◆ **Set task**
Repeat the lines of the data that follow, please, starting at the first and stopping after the one with "from mathutils import Matrix, Vector".

##### Extracted entries

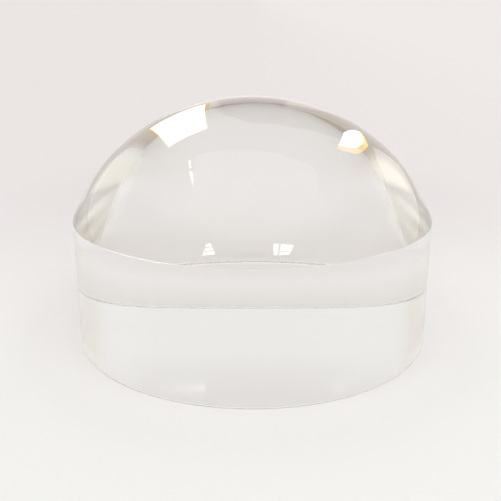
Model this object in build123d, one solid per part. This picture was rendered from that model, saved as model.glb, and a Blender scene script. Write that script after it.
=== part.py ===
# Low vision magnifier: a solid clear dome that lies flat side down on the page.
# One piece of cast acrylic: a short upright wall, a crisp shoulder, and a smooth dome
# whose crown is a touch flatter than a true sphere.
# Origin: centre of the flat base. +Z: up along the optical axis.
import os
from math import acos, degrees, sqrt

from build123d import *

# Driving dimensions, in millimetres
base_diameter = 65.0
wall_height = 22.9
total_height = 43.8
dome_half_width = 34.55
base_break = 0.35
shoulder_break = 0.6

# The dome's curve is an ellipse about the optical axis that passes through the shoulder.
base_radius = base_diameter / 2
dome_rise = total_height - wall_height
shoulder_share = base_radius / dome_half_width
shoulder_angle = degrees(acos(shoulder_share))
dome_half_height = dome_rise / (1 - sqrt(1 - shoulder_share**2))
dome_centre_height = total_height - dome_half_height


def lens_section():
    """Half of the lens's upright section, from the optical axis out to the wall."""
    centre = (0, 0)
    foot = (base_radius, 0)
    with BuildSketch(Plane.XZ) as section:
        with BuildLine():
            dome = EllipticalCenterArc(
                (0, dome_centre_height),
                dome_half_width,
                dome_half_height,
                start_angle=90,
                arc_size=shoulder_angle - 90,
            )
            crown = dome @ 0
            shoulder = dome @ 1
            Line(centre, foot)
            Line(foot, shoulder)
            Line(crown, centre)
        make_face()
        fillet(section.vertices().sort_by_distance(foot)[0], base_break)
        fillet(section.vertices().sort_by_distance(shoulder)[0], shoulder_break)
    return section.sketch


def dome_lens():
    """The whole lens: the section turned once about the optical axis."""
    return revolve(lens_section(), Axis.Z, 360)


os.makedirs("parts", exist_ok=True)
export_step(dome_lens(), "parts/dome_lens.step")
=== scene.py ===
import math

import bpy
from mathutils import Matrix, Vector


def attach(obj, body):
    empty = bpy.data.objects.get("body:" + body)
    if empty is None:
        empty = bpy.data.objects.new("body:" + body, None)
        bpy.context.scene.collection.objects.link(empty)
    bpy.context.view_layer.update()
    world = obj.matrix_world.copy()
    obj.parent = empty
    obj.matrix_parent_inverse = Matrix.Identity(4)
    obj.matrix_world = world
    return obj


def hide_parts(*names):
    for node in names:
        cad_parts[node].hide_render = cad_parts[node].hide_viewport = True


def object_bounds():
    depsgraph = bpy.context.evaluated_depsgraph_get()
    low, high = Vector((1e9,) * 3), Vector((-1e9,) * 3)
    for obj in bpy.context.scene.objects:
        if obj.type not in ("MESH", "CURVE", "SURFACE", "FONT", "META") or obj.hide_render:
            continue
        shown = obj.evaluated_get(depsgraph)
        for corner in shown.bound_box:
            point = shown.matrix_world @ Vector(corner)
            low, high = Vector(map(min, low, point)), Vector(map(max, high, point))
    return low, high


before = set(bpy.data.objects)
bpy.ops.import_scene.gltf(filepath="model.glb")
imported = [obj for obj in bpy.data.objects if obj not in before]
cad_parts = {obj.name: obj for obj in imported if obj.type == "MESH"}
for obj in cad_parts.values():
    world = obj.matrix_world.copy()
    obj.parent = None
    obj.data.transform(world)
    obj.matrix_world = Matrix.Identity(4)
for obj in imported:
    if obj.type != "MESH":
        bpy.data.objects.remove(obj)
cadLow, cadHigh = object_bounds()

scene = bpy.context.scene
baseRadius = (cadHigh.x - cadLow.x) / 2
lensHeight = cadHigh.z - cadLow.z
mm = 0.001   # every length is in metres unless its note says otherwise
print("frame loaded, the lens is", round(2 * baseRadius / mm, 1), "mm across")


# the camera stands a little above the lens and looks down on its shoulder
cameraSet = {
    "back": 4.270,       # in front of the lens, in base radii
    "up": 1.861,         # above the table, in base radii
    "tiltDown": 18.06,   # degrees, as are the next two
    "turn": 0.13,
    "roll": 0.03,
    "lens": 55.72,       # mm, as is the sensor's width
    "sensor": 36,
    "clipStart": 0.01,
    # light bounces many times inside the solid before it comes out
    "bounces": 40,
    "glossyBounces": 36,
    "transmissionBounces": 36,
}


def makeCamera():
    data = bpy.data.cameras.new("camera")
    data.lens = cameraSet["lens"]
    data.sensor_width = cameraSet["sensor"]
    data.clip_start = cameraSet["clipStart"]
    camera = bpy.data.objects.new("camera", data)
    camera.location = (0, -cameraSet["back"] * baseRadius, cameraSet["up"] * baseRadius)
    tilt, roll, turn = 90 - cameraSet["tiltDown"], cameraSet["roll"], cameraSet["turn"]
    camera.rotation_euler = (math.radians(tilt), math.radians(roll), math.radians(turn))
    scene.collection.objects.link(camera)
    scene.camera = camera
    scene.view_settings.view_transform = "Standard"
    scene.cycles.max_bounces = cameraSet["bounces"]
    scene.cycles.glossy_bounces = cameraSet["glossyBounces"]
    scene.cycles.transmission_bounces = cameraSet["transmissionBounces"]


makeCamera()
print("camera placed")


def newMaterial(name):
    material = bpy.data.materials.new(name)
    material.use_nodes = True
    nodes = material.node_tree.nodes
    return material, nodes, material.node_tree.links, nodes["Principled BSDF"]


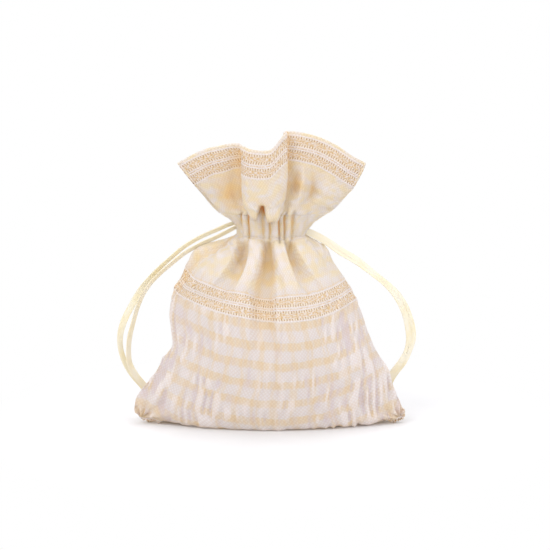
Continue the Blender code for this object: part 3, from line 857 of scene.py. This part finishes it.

##########

◆ **The result**
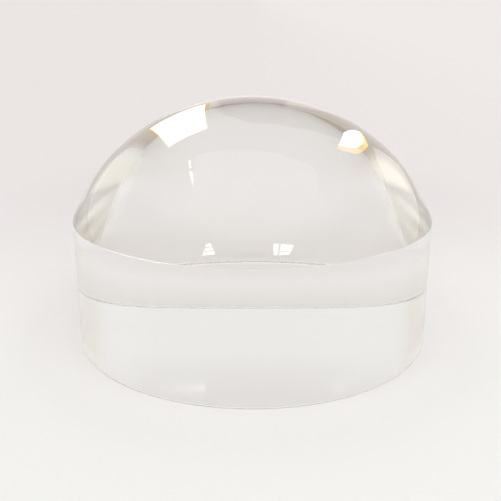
Model this object in build123d, one solid per part. This picture was rendered from that model, saved as model.glb, and a Blender scene script. Write that script after it.
=== part.py ===
# Low vision magnifier: a solid clear dome that lies flat side down on the page.
# One piece of cast acrylic: a short upright wall, a crisp shoulder, and a smooth dome
# whose crown is a touch flatter than a true sphere.
# Origin: centre of the flat base. +Z: up along the optical axis.
import os
from math import acos, degrees, sqrt

from build123d import *

# Driving dimensions, in millimetres
base_diameter = 65.0
wall_height = 22.9
total_height = 43.8
dome_half_width = 34.55
base_break = 0.35
shoulder_break = 0.6

# The dome's curve is an ellipse about the optical axis that passes through the shoulder.
base_radius = base_diameter / 2
dome_rise = total_height - wall_height
shoulder_share = base_radius / dome_half_width
shoulder_angle = degrees(acos(shoulder_share))
dome_half_height = dome_rise / (1 - sqrt(1 - shoulder_share**2))
dome_centre_height = total_height - dome_half_height


def lens_section():
    """Half of the lens's upright section, from the optical axis out to the wall."""
    centre = (0, 0)
    foot = (base_radius, 0)
    with BuildSketch(Plane.XZ) as section:
        with BuildLine():
            dome = EllipticalCenterArc(
                (0, dome_centre_height),
                dome_half_width,
                dome_half_height,
                start_angle=90,
                arc_size=shoulder_angle - 90,
            )
            crown = dome @ 0
            shoulder = dome @ 1
            Line(centre, foot)
            Line(foot, shoulder)
            Line(crown, centre)
        make_face()
        fillet(section.vertices().sort_by_distance(foot)[0], base_break)
        fillet(section.vertices().sort_by_distance(shoulder)[0], shoulder_break)
    return section.sketch


def dome_lens():
    """The whole lens: the section turned once about the optical axis."""
    return revolve(lens_section(), Axis.Z, 360)


os.makedirs("parts", exist_ok=True)
export_step(dome_lens(), "parts/dome_lens.step")
=== scene.py ===
import math

import bpy
from mathutils import Matrix, Vector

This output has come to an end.